Draft guidance issued by the regulator for doctors advises GPs to breach confidentiality and report patients whose health could impact their ability to drive safely to the DVLA

Cars on the road
Doctors are being advised to breach patient confidentiality and notify the Driver and Vehicle Licensing Agency (DVLA) if a patient’s health renders them a potentially dangerous driver.

According to draft guidance issued by the General Medical Council (GMC) today (25 November), if a GP finds that a patient’s ability to drive becomes affected by their medical condition, they should raise the issue with them and persuade them to contact the DVLA and to stop driving. 

However, if patients continue to drive contrary to the advice from their doctor, GPs are advised to “contact the DVLA or DVA immediately and disclose any relevant medical information, in confidence, to the medical adviser.”

Current legislation places the burden of legal responsibility on the driver to inform the DVLA if a condition or treatment affects their ability to drive. But the GMC’s draft guidelines raise public interest above patient confidentiality, where they may constitute a danger to other road users.

The draft guidance comes in the wake of the crash of a bin lorry in Glasgow in December last year, which killed six people, in which the driver is reported to have lost consciousness behind the wheel.

Chief executive of the GMC, Niall Dickson, said: “Most patients will do the sensible thing but the truth is that a few will not and may not have the insight to realise that they are a risk to others behind the wheel of a car.”

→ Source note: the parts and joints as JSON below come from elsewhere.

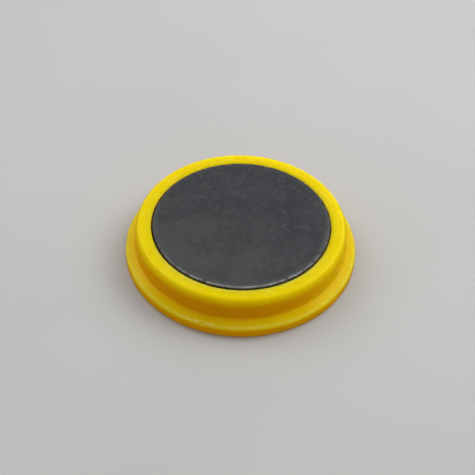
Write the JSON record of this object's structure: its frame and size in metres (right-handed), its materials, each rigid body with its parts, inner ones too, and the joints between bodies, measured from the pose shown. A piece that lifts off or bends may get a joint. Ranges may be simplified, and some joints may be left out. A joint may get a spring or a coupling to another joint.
{
  "type": "round office magnet",
  "caption": "Round plastic cap with a wide grip flange, holding a glued-in ferrite disc whose bare face clings to a steel board.",
  "frame": {"origin": "centre of the cap's face, on the plane that the magnet lies on", "axes": "+Z along the magnet's axis, from the cap's face to the bare face of the ferrite disc"},
  "size_m": [0.04, 0.04, 0.0072],
  "materials": {
    "cap_plastic": "glossy moulded yellow plastic with faint moulding waviness and handling scuffs",
    "ferrite": "ground charcoal ferrite, satin, finely mottled, with small edge chips",
    "glue": "cured translucent ivory glue"
  },
  "bodies": {
    "root": {"cap": "cap_plastic", "magnet": "ferrite", "glue_dabs": "glue"}
  },
  "joints": []
}
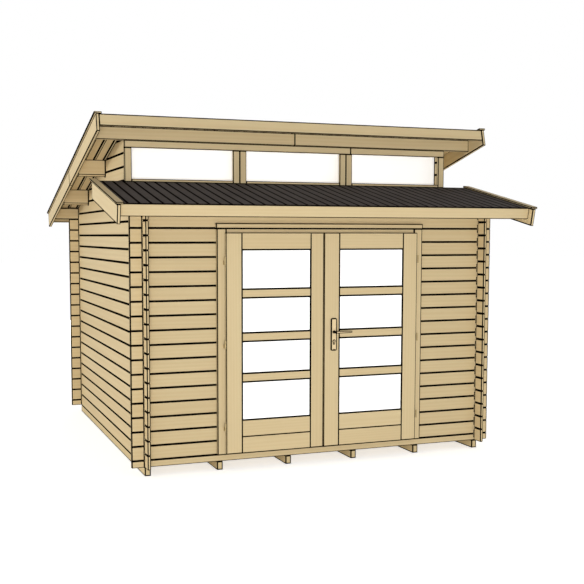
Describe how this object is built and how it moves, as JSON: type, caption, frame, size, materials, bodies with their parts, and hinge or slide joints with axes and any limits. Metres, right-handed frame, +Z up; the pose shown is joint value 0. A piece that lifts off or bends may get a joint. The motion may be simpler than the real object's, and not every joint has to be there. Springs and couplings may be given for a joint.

Mr Dickson said that this was “difficult territory” for the regulator. He added: “Confidentiality is not absolute and doctors can play an important part in keeping the wider public safe if a patient is not safe to drive.”

In July this year, OT reported that more than 600 motorists had had their licences revoked due to Cassie’s law, where police officers can revoke a driver’s licence if their poor eyesight renders them a significant threat to other road users.

The current guidance for optometrists from the College of Optometrists reiterates the DVLA’s own guidelines.

Commenting on the GMC draft guidance, the AOP’s professional adviser, Geoff Roberson, said: “Today’s draft guidance for GPs comes from the medical regulator the GMC. The GMC hasn't, at the moment, changed its guidance, just emphasised the breach of confidentiality aspect of it and the AOP’s current guidance doesn't conflict with this. Unfortunately, the General Optical Council (GOC) does not issue similar advice for optometrists.”

Mr Roberson added: “The AOP will be reviewing its guidance, which is in line with that currently offered by the College of Optometrists, and is available to AOP members on our website. If the GMC does indeed change its guidance then we will look at the changes, look at what the College of Optometrists intends to do, and look again at our own guidance.”

A spokesperson from the GOC told OT: “Our new standards make clear that registrants should ‘Promptly raise concerns about your patients…if patient or public safety might be at risk and encourage others to do the same.’ Registrants should use their professional judgement in implementing this. They may wish to use guidance produced by their professional body or others in making this judgement.” 

The AOP’s current guidance on driving and the DVLA is available online.